For those who don’t know what this is – the Catholic church believes that the bread and wine at Communion become the actual body and blood of Jesus Christ. The Protestant/Reformed church believes that they are merely a representation. It seems, to a secular 21st-century mind, a rather small thing to argue about, and yet Father Christopher was right when he described it as a fundamental difference that could not be reconciled. In fact, it’s one of the major fault lines along which the Christian faith has separated in Western Europe. Many people have died because of Transubstantiation. Either because they believed in it, or because they refused to.

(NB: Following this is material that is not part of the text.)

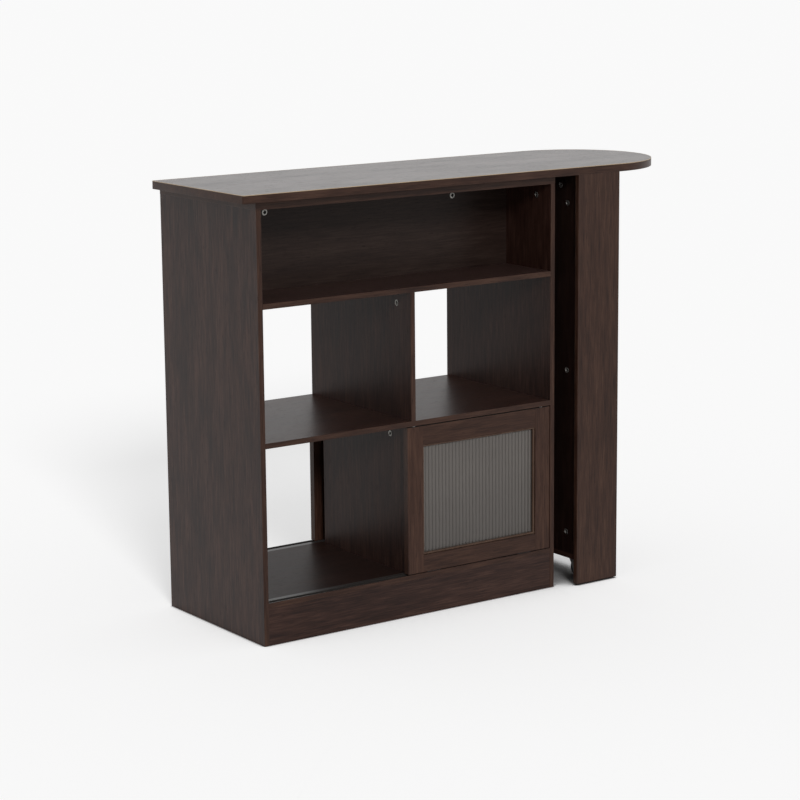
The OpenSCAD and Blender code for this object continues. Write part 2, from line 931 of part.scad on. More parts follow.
front_caster_fork();
front_caster_axle();
front_caster_wheel();
rear_caster_plate();
rear_caster_fork();
rear_caster_axle();
rear_caster_wheel();
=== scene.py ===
"""Bar cabinet with a swinging table top: its looks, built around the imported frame."""

import math

import bmesh
import bpy
from mathutils import Euler, Matrix, Vector


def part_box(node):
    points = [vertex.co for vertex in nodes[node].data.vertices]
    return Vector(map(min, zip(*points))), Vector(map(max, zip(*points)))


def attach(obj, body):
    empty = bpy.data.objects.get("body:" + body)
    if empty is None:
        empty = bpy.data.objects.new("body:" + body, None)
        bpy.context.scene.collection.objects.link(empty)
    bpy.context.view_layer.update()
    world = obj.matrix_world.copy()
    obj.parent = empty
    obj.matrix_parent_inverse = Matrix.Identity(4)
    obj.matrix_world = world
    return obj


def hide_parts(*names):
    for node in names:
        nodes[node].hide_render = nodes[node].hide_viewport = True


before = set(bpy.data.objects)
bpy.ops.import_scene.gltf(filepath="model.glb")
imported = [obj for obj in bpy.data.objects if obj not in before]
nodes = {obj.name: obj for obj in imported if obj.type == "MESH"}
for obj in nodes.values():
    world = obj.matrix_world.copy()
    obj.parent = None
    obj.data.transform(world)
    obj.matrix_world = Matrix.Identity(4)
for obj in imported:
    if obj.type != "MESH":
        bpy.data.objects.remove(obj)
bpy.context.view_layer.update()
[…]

I was educated at both Catholic and Church of England schools myself, and I’d never heard the word, and yet Transubstantiation has such a vivid and controversial history. The term seems to have been coined early in the 13th century, when Pope Innocent III set up a council to establish uniformity of faith following the insurrection of the Cathars (who were annihilated) and the growing popularity of the Franciscans (who were assimilated). The historian Diarmaid MacCulloch tells us, in his book A History of Christianity, that Innocent III was hoping to impose ‘regulated holiness’ onto the church.
But not everybody was so keen on their holiness being regulated. Particularly those who could read the bible in its Latin form and struggled to find evidence for many of the established doctrines and dogmas. We are probably familiar with the objections levelled at the Catholic church by the 16th-century Protestant reformers Martin Luther and Huldrych Zwingli, and yet, I wonder how many of us know that there was earlier opposition, namely from a 14th-century English priest called John Wycliffe?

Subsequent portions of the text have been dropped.